--- START ---

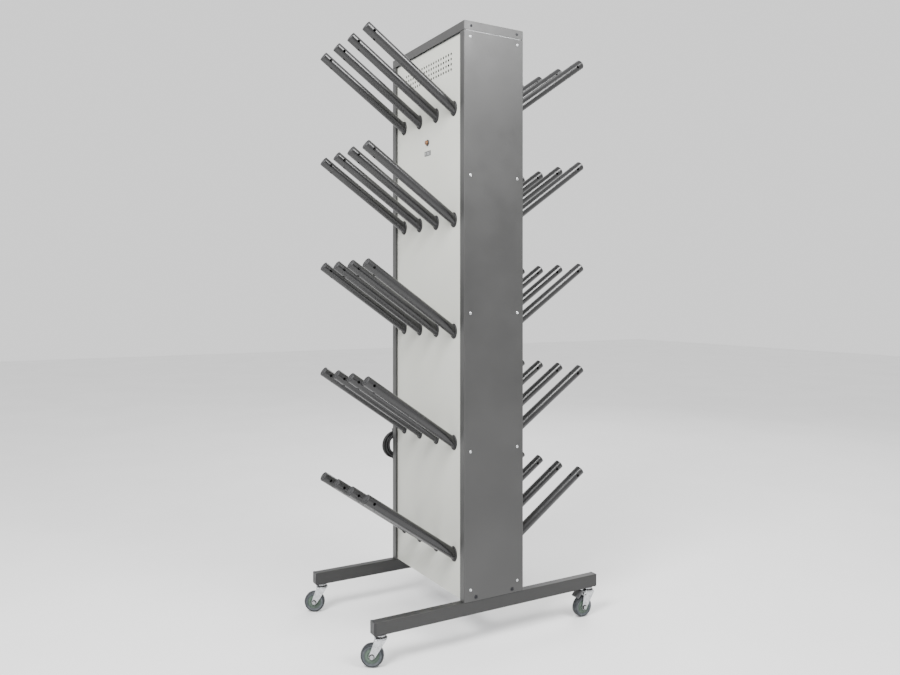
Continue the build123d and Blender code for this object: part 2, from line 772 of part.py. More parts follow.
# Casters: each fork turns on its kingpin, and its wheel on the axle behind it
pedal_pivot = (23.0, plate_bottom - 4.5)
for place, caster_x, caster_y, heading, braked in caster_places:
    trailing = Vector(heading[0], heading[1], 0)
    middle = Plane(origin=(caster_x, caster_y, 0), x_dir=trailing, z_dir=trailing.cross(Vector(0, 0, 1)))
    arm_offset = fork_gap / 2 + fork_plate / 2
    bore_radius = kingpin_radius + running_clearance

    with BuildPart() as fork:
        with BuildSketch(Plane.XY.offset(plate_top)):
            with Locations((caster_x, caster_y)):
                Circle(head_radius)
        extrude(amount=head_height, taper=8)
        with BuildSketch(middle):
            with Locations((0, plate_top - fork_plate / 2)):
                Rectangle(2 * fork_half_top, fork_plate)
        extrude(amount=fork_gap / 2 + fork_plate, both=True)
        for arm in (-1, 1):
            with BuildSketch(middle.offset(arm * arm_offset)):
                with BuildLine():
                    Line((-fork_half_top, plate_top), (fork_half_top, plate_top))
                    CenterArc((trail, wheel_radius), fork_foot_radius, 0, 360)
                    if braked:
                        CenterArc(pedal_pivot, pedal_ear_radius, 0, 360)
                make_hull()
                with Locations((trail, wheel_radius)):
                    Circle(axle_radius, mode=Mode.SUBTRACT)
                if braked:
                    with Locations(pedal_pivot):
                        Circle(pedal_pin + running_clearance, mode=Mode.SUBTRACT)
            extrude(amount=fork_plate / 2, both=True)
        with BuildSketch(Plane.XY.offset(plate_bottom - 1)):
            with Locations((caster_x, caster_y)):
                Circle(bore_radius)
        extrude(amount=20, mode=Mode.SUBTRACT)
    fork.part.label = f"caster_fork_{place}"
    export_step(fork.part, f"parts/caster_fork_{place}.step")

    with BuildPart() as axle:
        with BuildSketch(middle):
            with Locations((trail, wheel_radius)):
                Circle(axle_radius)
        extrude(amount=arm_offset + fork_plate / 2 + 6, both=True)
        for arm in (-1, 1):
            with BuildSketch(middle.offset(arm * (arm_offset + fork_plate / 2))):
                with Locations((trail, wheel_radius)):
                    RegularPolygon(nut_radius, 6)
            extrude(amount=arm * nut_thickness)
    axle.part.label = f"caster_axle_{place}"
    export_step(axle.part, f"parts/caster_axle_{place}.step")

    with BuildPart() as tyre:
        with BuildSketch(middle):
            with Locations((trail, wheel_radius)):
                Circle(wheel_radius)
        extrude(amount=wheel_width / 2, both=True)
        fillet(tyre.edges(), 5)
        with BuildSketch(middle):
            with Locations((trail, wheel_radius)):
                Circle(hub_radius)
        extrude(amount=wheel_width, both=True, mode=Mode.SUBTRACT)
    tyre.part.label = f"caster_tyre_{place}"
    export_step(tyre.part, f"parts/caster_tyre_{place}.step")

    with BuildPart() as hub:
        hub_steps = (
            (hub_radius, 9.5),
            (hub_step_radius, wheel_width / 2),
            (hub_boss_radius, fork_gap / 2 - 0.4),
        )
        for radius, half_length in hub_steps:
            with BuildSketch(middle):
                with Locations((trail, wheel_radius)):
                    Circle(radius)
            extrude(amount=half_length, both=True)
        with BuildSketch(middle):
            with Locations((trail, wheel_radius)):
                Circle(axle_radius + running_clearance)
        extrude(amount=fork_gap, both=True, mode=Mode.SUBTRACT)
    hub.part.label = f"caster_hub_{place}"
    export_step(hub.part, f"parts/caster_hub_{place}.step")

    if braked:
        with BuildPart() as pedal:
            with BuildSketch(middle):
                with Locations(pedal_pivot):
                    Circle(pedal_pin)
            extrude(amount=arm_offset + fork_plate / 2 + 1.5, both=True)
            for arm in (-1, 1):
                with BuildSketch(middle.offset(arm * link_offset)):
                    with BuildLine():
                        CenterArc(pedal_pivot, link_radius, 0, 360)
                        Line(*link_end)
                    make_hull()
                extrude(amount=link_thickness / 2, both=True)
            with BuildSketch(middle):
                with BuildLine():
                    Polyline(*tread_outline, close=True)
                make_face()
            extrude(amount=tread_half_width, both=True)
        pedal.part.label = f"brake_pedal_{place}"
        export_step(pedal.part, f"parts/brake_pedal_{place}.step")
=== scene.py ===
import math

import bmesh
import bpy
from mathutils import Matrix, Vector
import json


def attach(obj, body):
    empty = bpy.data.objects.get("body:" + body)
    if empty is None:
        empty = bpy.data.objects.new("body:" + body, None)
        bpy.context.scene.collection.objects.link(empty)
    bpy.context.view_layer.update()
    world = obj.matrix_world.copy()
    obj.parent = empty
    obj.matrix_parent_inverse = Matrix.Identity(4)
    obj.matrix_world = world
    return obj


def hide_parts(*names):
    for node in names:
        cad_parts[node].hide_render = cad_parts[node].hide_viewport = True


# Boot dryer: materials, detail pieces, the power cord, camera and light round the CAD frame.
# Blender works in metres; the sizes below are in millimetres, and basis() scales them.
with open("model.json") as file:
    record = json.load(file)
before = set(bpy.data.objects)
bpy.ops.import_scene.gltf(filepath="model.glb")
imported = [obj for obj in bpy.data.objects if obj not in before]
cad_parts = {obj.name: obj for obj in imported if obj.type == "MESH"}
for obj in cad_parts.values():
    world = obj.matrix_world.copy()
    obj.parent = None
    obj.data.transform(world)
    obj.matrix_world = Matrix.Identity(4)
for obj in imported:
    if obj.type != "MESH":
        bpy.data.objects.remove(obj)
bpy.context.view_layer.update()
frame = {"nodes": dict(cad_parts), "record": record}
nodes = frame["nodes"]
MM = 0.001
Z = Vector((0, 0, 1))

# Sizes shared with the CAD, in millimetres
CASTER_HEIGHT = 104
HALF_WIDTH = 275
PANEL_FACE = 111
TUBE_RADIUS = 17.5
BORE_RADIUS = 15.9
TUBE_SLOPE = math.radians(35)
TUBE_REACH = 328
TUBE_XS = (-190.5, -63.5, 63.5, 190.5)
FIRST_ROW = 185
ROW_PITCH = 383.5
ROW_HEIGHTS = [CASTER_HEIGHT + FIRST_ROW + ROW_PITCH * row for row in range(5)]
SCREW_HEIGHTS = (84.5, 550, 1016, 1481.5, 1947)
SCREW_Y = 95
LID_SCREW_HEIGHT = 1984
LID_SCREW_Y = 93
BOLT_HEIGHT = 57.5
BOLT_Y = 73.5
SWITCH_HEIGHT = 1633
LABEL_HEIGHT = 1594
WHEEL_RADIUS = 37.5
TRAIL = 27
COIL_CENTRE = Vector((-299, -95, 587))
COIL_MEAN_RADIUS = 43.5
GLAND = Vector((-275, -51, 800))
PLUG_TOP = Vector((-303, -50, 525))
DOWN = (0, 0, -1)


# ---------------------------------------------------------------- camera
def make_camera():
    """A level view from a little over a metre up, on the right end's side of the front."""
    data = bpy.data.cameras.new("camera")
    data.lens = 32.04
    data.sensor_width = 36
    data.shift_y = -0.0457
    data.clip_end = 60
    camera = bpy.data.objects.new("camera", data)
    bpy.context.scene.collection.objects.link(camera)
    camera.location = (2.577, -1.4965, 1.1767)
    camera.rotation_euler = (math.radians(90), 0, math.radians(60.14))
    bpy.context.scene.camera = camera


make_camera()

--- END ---

Repeat the span of lines that opens with the line holding "Line(*link_end)" and closes with the line holding "cad_parts[node].hide_render = cad_parts[node].hide_viewport", exactly as it stands.

                        Line(*link_end)
                    make_hull()
                extrude(amount=link_thickness / 2, both=True)
            with BuildSketch(middle):
                with BuildLine():
                    Polyline(*tread_outline, close=True)
                make_face()
            extrude(amount=tread_half_width, both=True)
        pedal.part.label = f"brake_pedal_{place}"
        export_step(pedal.part, f"parts/brake_pedal_{place}.step")
=== scene.py ===
import math

import bmesh
import bpy
from mathutils import Matrix, Vector
import json


def attach(obj, body):
    empty = bpy.data.objects.get("body:" + body)
    if empty is None:
        empty = bpy.data.objects.new("body:" + body, None)
        bpy.context.scene.collection.objects.link(empty)
    bpy.context.view_layer.update()
    world = obj.matrix_world.copy()
    obj.parent = empty
    obj.matrix_parent_inverse = Matrix.Identity(4)
    obj.matrix_world = world
    return obj


def hide_parts(*names):
    for node in names:
        cad_parts[node].hide_render = cad_parts[node].hide_viewport = True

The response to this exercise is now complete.